When that list is examined, one gets a sense that the inability of individuals and organisations to act upon foresight research can be addressed by better organisational design, planning, resourcing and skilling. You can imagine a presentation to an executive team saying that, ‘if we get the right people and processes in place then we will be able to get value for money from our foresight research’. Organisation charts would be redesigned, training courses held and inspiring words spoken by the CEO to the staﬀ. Yet come the next big business crisis, funding shortfall, political earthquake or competitor triumph then would the newfound commitment to foresight be sustained? Perhaps it would be, or more likely, it will be replaced by pragmatic business needs to take action now. ‘Full speed ahead and damn the torpedoes’.
It is not the purpose of this paper to undermine the importance of design, resources and planning in successful foresight projects but rather to highlight that the organisational capability to consider future implications is synonymous with the individual capability of the people in that organisation to do that very same thing. Without an individual capability to understand there is no organisational capability either. Plotinus in AD 270 said it best. Adaequatio rei et intel lectus (‘the understanding of the knower must be adequate to the thing to be known’). What is it that makes some individuals and organisations seemingly inadequate to deal with foresight research?
The ability of an individual to manage complexity is a function of their cognitive processing and power (?, p.48).
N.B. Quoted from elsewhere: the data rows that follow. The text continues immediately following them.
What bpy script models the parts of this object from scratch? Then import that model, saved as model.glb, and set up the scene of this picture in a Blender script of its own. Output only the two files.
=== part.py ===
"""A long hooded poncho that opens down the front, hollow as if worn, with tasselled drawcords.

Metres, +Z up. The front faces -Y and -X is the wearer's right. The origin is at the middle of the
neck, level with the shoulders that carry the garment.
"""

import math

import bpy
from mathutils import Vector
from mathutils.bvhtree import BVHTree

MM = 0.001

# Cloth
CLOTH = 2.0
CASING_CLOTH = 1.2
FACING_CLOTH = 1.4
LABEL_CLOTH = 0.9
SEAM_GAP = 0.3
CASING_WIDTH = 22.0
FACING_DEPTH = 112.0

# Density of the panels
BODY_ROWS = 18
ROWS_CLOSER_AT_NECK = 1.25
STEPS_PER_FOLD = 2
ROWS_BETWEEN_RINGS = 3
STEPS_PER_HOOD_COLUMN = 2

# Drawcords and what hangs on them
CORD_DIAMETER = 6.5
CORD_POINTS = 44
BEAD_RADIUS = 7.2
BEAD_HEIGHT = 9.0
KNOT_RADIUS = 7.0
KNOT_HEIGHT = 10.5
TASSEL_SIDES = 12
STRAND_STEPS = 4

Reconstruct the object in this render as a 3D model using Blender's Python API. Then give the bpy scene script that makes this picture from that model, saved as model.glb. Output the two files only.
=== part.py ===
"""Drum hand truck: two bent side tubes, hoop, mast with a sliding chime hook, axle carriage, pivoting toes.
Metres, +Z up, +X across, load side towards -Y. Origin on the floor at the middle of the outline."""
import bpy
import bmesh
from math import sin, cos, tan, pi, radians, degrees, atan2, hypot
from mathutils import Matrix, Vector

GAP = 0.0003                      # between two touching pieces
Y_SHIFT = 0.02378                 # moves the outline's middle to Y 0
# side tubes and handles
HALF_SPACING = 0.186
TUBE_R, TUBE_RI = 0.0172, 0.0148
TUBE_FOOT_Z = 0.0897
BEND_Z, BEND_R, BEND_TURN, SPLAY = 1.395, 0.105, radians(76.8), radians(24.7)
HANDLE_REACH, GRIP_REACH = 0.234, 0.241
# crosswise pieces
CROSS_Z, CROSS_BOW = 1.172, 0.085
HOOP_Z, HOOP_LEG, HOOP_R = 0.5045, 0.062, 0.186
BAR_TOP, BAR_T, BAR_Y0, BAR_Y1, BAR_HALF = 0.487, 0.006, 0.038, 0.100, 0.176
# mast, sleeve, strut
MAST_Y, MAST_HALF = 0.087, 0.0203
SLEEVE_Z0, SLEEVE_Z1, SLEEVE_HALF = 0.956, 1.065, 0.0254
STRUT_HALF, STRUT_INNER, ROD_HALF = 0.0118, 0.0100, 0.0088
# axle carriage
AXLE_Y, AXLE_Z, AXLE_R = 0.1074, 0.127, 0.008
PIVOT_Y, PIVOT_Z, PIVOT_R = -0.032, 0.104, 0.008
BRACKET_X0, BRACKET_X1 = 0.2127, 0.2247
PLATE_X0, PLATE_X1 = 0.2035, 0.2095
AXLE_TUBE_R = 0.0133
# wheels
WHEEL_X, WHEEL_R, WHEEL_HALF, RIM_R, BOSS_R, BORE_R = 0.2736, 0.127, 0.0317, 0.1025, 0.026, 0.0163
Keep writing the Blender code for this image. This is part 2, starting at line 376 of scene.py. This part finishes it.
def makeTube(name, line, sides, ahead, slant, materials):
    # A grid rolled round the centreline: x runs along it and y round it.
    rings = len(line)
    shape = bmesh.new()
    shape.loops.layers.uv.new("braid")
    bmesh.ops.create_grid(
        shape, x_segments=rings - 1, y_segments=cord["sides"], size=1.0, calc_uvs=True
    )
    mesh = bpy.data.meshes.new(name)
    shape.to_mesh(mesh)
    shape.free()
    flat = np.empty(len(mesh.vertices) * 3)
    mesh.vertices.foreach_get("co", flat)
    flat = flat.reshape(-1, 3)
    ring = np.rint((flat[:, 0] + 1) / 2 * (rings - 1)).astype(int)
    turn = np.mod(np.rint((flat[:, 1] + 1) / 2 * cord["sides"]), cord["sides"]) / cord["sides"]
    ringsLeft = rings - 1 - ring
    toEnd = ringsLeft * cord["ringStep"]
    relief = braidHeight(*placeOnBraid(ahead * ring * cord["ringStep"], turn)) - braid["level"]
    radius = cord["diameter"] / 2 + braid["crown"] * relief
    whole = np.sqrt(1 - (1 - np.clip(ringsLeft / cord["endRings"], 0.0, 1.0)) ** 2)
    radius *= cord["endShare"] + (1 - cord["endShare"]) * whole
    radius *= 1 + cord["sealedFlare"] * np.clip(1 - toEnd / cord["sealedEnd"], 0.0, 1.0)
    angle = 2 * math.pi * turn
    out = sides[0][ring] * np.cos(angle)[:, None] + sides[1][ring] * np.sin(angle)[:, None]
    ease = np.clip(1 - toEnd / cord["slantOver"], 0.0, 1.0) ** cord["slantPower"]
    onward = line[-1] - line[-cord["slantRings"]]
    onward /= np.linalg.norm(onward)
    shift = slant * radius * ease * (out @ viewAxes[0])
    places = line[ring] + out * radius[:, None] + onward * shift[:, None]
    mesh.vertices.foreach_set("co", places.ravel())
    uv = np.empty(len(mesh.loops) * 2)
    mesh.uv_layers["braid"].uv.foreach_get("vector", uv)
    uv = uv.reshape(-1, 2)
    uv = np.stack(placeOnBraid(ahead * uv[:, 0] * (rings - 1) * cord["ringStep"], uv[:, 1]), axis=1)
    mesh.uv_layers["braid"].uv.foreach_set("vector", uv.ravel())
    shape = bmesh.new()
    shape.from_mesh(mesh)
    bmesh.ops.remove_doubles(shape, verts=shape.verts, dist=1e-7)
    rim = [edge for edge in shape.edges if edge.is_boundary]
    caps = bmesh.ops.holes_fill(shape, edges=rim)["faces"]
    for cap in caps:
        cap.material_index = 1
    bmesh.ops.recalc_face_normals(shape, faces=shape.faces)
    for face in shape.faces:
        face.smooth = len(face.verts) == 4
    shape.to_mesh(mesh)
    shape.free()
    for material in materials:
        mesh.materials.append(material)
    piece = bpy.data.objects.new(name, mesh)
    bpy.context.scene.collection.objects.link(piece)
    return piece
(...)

The corollary for an organisation is that through the interaction of its structure, processes and people it can generate an equivalent organisational ‘capacity’ to manage the complexity of its environment. After all, if organising doesn’t create a greater capacity for managing complexity then why bother to organise at all? The unstated assumption is that the cognitive capacity of individual’s working in concert must surely be greater than the capacity of any of the individuals alone.
Jacques describes four levels of decision complexity. First the complexity of concrete things, the complexity of doing. Second the abstraction of verbal variables that encompass the concrete things to be done. Third the abstraction of concepts by which certainty becomes uncertain and ambiguity is the norm. Last is the abstraction of the universals which encompass many of the third level concepts (?, p.55). Thus decision complexity is seen to increase as the nature of the decision becomes increasingly abstract and ambiguous. The premise of organisational hierarchy is, therefore, that senior decision makers require the cognitive power to process increasingly abstract and complex decisions. But do they?
While foresight research would be used at each of those levels of decision complexity the ma jority of foresight research would be at the third and fourth levels of abstraction (the abstraction of concepts and universals). Perhaps the inability of some individuals and organisations to deal with foresight research is due to the lack of the necessary cognitive capacity to deal with those levels of complexity? While cognitive capacity was not speciﬁcally mentioned as one of the top ten impediments found by the Global Lookout Panel, another factor was cited which is relevant.
In addition to the top ten factors highlighted before, the Global Lookout Panel also identiﬁed the following ‘moral impediments’ to foresight actions:
• Insuﬃcient attention to the needs of future generations
• Caring about the wel lbeing of only one’s own group or nation
• Corruption of leaders and policy makers
• Greed and self-centredness
• Acceptance of inequities
• Lack of a holistic view of the world
• Lack of respect for the environment
• Lack of compassion and tolerance for others (?, p.179).
These factors were seen as additional to the top ten factors. The research did not draw a direct connection between these ‘moral’ impediments and those organisational problems. I would argue that the existence of any of the moral impediments would reduce the impulse to act to almost zero. Irrespective of the extent of planning, resourcing and skilling available, if some of those moral perspectives were held by the decision maker why would they feel a need to act at all? What would be motivating them to do so? Addressing these moral impediments could well impact upon most, if not all, of the top ten factors that were found to limit the adoption of foresight research. I would further argue that no sustainable change to the organisational stance towards foresight research is possible unless there is adequate moral development in the individuals of that organisation. It is the purpose of this paper, therefore, to investigate the impact of moral thought upon the individual and organisational capability to understand and act upon foresight research. That is not to say that only ‘good’ people can do this and thereby demonise those people and organisations that might ﬁnd foresight research of little relevance to how they live their lives and run their organisations. Rather, this paper will explain how the psychological development of moral thought might explain this.